With my initial frown out of the way, I sat me down next to my pals and ordered up a drink. Being your average Kenyan I was very watchful of how the drinks were being dispensed. You see the admittance promised dinner and drinks so I wasn't sure if it was 1, 2 or 3 per person. Again as an average Kenyan, you can imagine the pulse of joy that hit me when I realized it was an open bar. They could belt out all the crap they wanted in the name of jazz but I'd still be happy.

It quickly became apparent that a jazz event is not the venue to snag yourself a man in this country. Absolutely all men present (save perhaps for the waiters) were accounted for. The one guy who seemed to be staring inquisitively at a far away spot in the horizon thus garnering himself an air of sophisticated mystery was probably just short sighted and trying to make out the band. And besides, his chick turned up before long.

So the first guy on stage was Anto Neo Soul. He has a good voice and sings well. For me, this was overshadowed by the way he went ahead to lecture us a number of times. First he called out the guys for not making an effort to dress up. Then he called all of us out for daring to speak in a pedestrian manner while attending a jazz event .. He called for more sophistication from his audience. Then he told us he was famous coz he's in Shugga ... Ita waaaaiter!!!

Next up was "The Itch". These guys blew my mind! I'd seen the main singing guy (who's name I can't recall or find online) walking around the lounge and had thought that he looked familiar in a commonplace manner. Kind of like that face that's always there at some music event or other. When he stepped up to the mic I realized that he was very far from the boy-next-door. And the way he carried those notes with eyes shut and head thrown back in total engrossment, made him very sexy indeed with his small shirt, fitting jeans and loose dreadlocks (Spinster focus!).
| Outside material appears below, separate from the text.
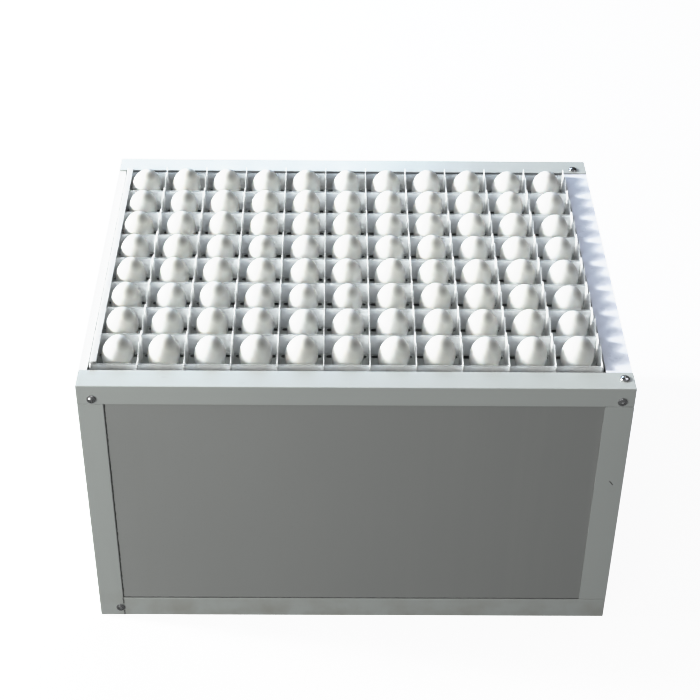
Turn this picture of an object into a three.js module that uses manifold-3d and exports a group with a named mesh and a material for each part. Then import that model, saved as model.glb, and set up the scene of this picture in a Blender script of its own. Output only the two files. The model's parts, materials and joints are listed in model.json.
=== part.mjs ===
// Base of a forced-air egg incubator: a panelled box in a metal angle frame, open at the top, with a
// tilting cradle that carries a lift-out egg tray. Millimetres, +X right, +Y back, +Z up.
// Origin: centre of the box's footprint, on the surface that it stands on.

import * as THREE from 'three';
import { mergeVertices } from 'three/addons/utils/BufferGeometryUtils.js';
import Module from 'manifold-3d';

const wasm = await Module();
wasm.setup();

// ---- driving dimensions -------------------------------------------------------------------------

const GAP = 0.3; // clearance between pieces that touch

// Case, measured over the metal frame
const WIDTH = 700;
const DEPTH = 552;
const RIM = 407; // height of the end rails' flat top
const SHEET = 2; // thickness of the frame's angles
const RAIL_FLAT = 33.5; // end rail, width of its flat top
const RAIL_FACE = 29; // end rail, height of its face
const POST_LEG = 33; // tall corner post, both legs
const SHORT_POST_LEG = 37; // corner post that stands on the bottom rails
const SILL_FACE = 33; // bottom rail, height of its face
const SILL_LIP = 25; // bottom rail, flange that carries the base
const END_WALL = 12; // thickness of the front and back panels
const SIDE_WALL = 6; // thickness of the side panels
const BASE_WALL = 12;
const CAP_EDGE = 339.5; // inner edge of the left side's cap, from the middle
const COVER_EDGE = 316.5; // inner edge of the drive cover on the right side

// Egg tray
const COLUMNS = 11;
const ROWS = 8;
const PITCH_X = 58.9;
const PITCH_Y = 58.2;
const TRAY_LEFT = -335.6; // first divider's middle plane
const WALL_TOP = 413; // top edge of the cross walls
const END_WALL_TOP = 409; // top edge of the first and last cross wall
const WALL_HEIGHT = 30.6;
const STRIP = 1.2; // thickness of a lattice strip
const OVERHANG = 1.3; // strips run this far past the outer crossings
const TRAY_FLOOR = 2;
const SEAT = { radius: 12, sides: 8 }; // round seat under each egg
const VENT = { back: 2.6, width: 6, inset: 3 }; // slot at the foot of each cell's back wall

// A divider's top edge in one cell, as [share of the cell from its front wall, height over the walls]
const TEETH = [[0.04, -2], [0.15, -2], [0.5, 9], [0.53, -1.5], [1, 5.6]];
const END_PEAK = 3; // rise of a divider's front end over the first cross wall
const LEDGE = { width: 8.6, thick: 1.2 }; // flat ledge along the tray's left edge, on the walls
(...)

I was happy. There's him but there's also the band. The way those guys played made it clear that they had a very personal relationship with their instruments and their fond interaction had payed off. I'm a rock fan myself and what those guys did on stage satiated my rock loving soul.

Maqbul was host and that was a good thing as he has an easy sense of humour and a great deep voice. So he informs us that Change Quartet (which had been my star attraction to the event) had changed its name to something that sounded like Gabon (maybe Cabon? Quoi bonne?) So seems they lost one of their number being the sax guy. And seems said sax guy pulled a dramatic move little before they were to get on stage. The show must go on. That being said they were OK. Couldn't help feeling a little sorry for them. Especially since they were playing immediately after such an itchingly brilliant performance.

For the Kenyans I must explain this. Dinner was made up of an array of bitings. I know that when I say this, what comes to mind are fish fingers, chicken wings and prawns. No. I think that what they served draws from the very etymology of the word - a bite. You'd get those Chinese ceramic soup spoons with a carefully measured cube of say pork on it. Then there was the fishy thing I came to learn was lobster. The oily thing I came to learn was lamb & rice. And a wonderful soup. To my great chagrin, these small servings filled me up. And besides, as a kawaida Kenyan, drinks through an open bar are far more impressive than food.

All in all I'd say it was a worthwhile evening.

Settling

I find that a lot of my friends have gotten themselves into relationships. Contrary to what I may have expected of myself, I'm not actually jealous. It's sad being left behind in the "not-picked pile". Sort of makes me think of that movie that would always come around Christmas time about a train that carried orphans across the US in the hope that they would find families to adopt them. I think everyone gets taken in the end, but I always think how awful for them as they go along and contemplate their fate! What if they're never picked? Anyhoo, back to the line of thought, I find that a number of my friends seem to have settled. They didn't find the man/woman they would have wanted, so are making do with the ones they're with. (Of course some are ecstatically happy with partners presented to them by cupid himself .. (*curses under breath*))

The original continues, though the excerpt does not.